Teams adopt AI tools without agreeing on who owns the output. A demand planning AI generates a replenishment recommendation, and three people in three different functions all have the authority to override it. The result is that the AI runs, the humans override it anyway, and the organisation concludes that AI does not work. The AI worked fine. The governance did not.
The role of AI in augmenting human decisions rather than replacing them is the framing I find most useful for UK supply chain leaders. AI surfaces trade-offs faster and at greater scale than any human team can. But someone still needs to set the rules, own the exceptions, and be accountable for the outcomes.

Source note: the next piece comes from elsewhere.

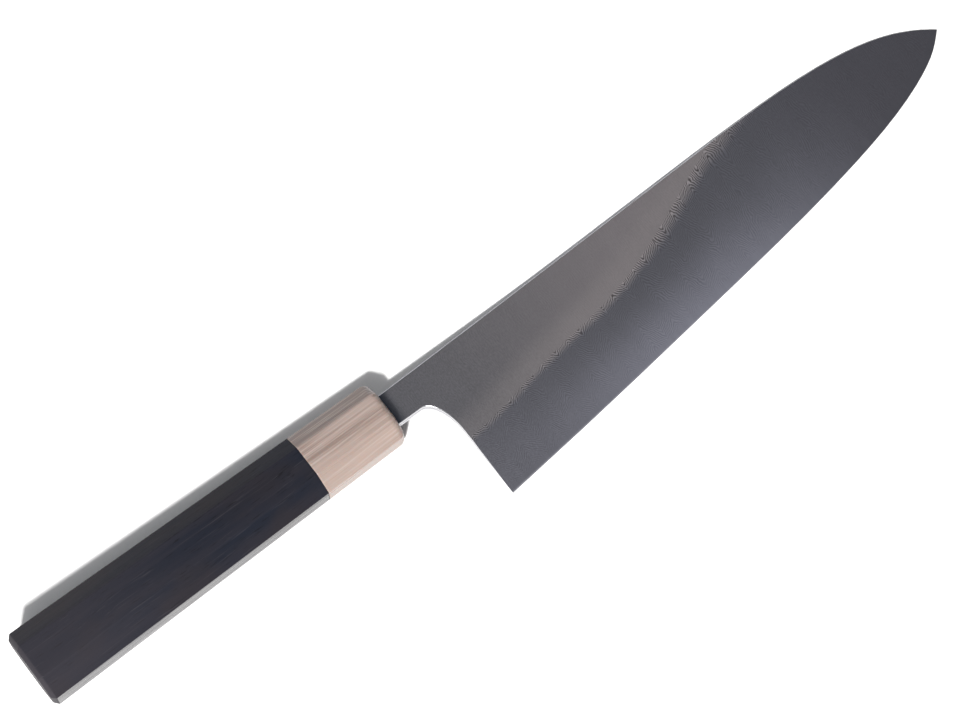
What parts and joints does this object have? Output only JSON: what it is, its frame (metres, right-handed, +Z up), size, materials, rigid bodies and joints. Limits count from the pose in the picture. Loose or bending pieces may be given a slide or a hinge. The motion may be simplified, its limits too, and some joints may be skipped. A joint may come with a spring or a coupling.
{
  "type": "chef knife",
  "caption": "Japanese-style chef knife: deep pattern-welded blade with a wide ground bevel and a finger notch, on a tapered octagonal dark wood handle with a pale horn ferrule.",
  "frame": {"origin": "middle of the underside of the knife's box, the knife lying on its left side with the blade level", "axes": "+X along the handle towards the tip, +Y towards the spine (the cutting edge is on the -Y side), +Z up through the blade's thickness, out of its right side"},
  "size_m": [0.3622, 0.059, 0.0212],
  "materials": {
    "core_steel": "ground and honed hard steel",
    "cladding": "etched layered steel, satin",
    "horn": null,
    "ebony": "fine-sanded dark hardwood",
    "dowel_wood": "bare softwood",
    "resin": "set resin"
  },
  "bodies": {
    "root": {"core_steel": "core_steel", "cladding_right": "cladding", "cladding_left": "cladding", "ferrule": "horn", "handle_body": "ebony", "dowel": "dowel_wood", "tang_bed": "resin"}
  },
  "joints": []
}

Agentic AI is genuinely exciting. The ability to automate multistep workflows across procurement, logistics, and production planning is a step change in what is operationally possible. But I would caution against treating it as a quick fix. The organisations seeing 40%–60% administration cost reductions did not get there in a quarter. They built incrementally, proved value at each stage, and expanded from a position of confidence rather than urgency.
The UK businesses that will lead on AI in supply chains are not the ones with the biggest technology budgets. They are the ones that combine clear decision rights, modular deployment, and a genuine commitment to human oversight. That combination is harder to build than any AI model. It is also far more durable.
— Ravi
How Gmdautomation helps UK businesses deploy AI in their operations
Gmdautomation builds and deploys AI automation systems for UK businesses, covering the full cycle from implementation through to ongoing maintenance and performance monitoring. The approach is designed for supply chain and operations teams that need proven AI capability without the capital expenditure of building in-house.

Every system Gmdautomation deploys operates on a predictable monthly subscription, covering implementation, operation, and optimisation. There are no upfront costs and no ambiguity about what is included. For supply chain leaders who have seen AI pilots stall due to budget overruns or unclear ownership, that model removes two of the most common barriers before the project begins. If you want to see how AI automation for UK businesses applies to your specific operations, Gmdautomation offers a demo built on the same systems it deploys for clients.
FAQ
What are the main examples of AI in supply chain operations?
The main examples include demand forecasting with machine learning, autonomous logistics agents that process shipments, agentic workflows for administration tasks, and digital twin simulation models for production planning. Each application targets a specific operational bottleneck with measurable results.
How much can AI improve demand forecasting accuracy?
Machine learning models improve forecast accuracy by 20%–40% compared to traditional statistical methods. That improvement directly reduces excess inventory and releases working capital across the supply chain.
What is agentic AI and how does it differ from standard AI analytics?
Agentic AI autonomously reasons, initiates actions, and executes decisions within governed workflows, whereas standard AI analytics only surfaces insights for humans to act on. The distinction matters because agentic systems can respond at machine speed, which is where the largest cost reductions occur.
Why do AI projects in supply chains fail to scale?
Most AI projects stall due to unclear decision rights and lack of cross-functional alignment rather than technology limitations. Defining who owns AI outputs and how exceptions are handled is the prerequisite for moving from pilot to production.
Is human oversight still necessary when using AI in supply chain operations?
Human-in-the-loop oversight remains essential because AI systems can fail in edge cases that differ from their training data. Governance frameworks that monitor model accuracy and maintain traceability protect operations from confident but incorrect AI outputs.